De um ponto de vista financeiro, diz Carlos Ferreira, a Associação Humanitária dos Bombeiros Voluntários de Estremoz está “estável” e isso decorre de a instituição “não se meter em cavalarias a que não pode responder”. Dito de outra forma, “poderíamos ter feito um empréstimo para comprar uma viatura nova de combate a incêndios, mas depois, de calhar, não teríamos dinheiro para a pagar”. Assim, a solução está em investir “o possível” na manutenção, evitando que os problemas se agravem.

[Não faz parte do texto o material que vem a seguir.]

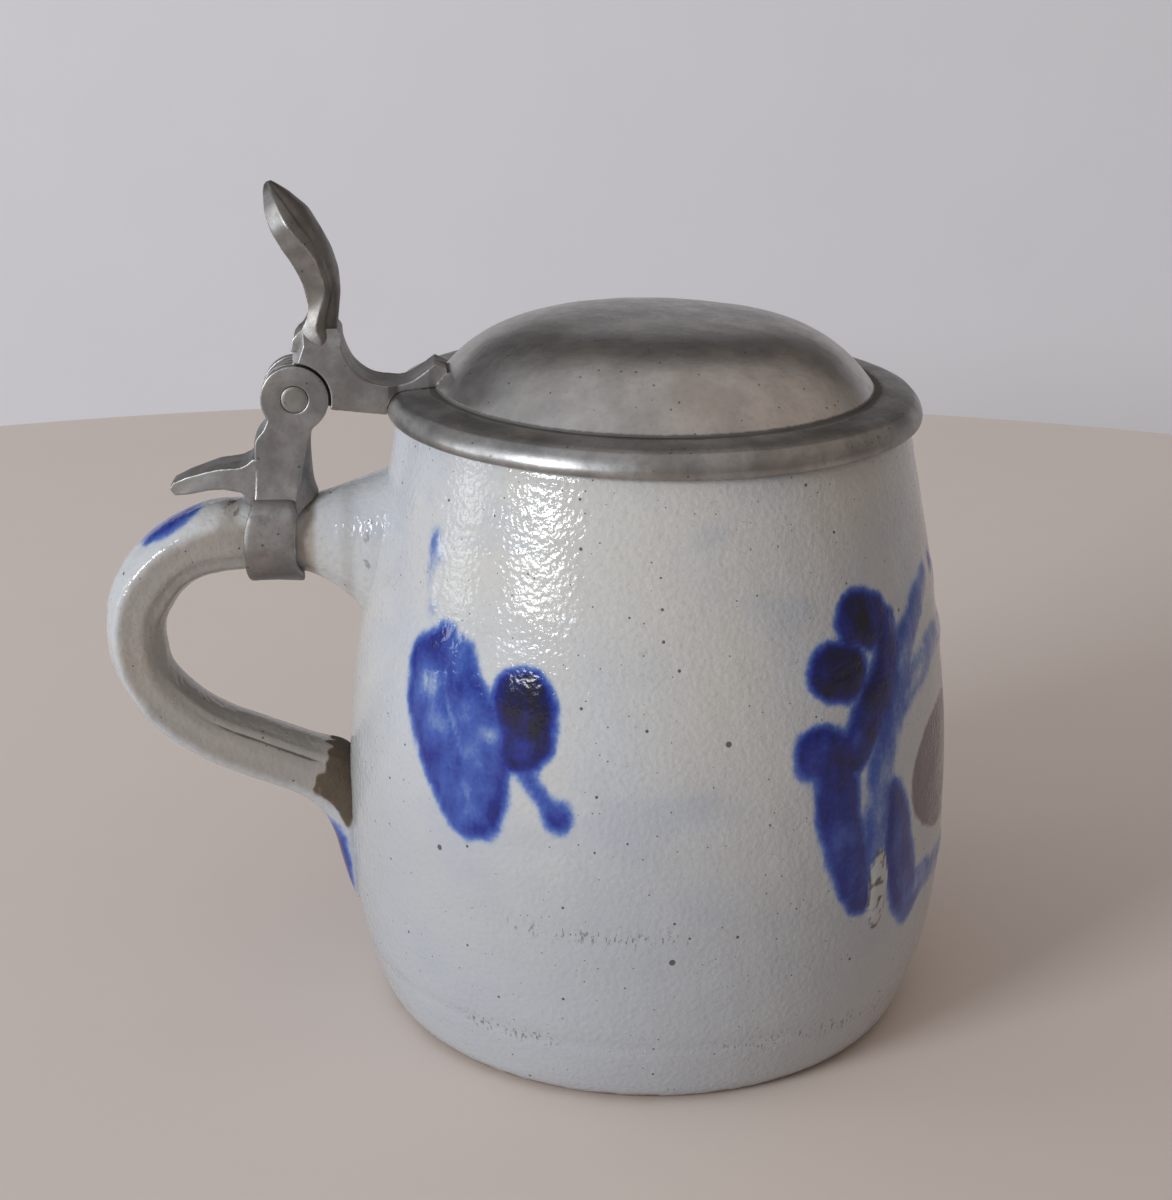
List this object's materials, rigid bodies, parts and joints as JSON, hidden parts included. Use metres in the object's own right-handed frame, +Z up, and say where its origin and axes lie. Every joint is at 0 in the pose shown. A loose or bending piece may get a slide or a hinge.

“Se não vier apoio para a substituição das viaturas e, principalmente, um reforço financeiro para que possamos pagar melhor aos bombeiros, as coisas complicam-se”, antecipa o presidente da associação, garantindo que os bombeiros de Estremoz “estão em condições de cumprir plenamente” as missões de socorro para que são chamados.

FALTAM APOIOS

O presidente da Associação Humanitária dos Bombeiros Voluntários de Estremoz reconhece que “para as capacidades técnicas e para a responsabilidade” que é exigida aos bombeiros, o que as associações têm para oferecer “não é muito atrativo”. E, por isso, defende a necessidade de um “reforço do financiamento” por parte do Estado, bem como a adoção de incentivos ao nível dos municípios. “Temos estado a desenvolver um protocolo com a Câmara de Estremoz para, de alguma forma, ajudar a captar ou a manter alguns voluntários, e que inclui incentivos desde isenção de algumas taxas, redução de impostos municipais, entradas gratuitas em eventos e equipamentos municipais”.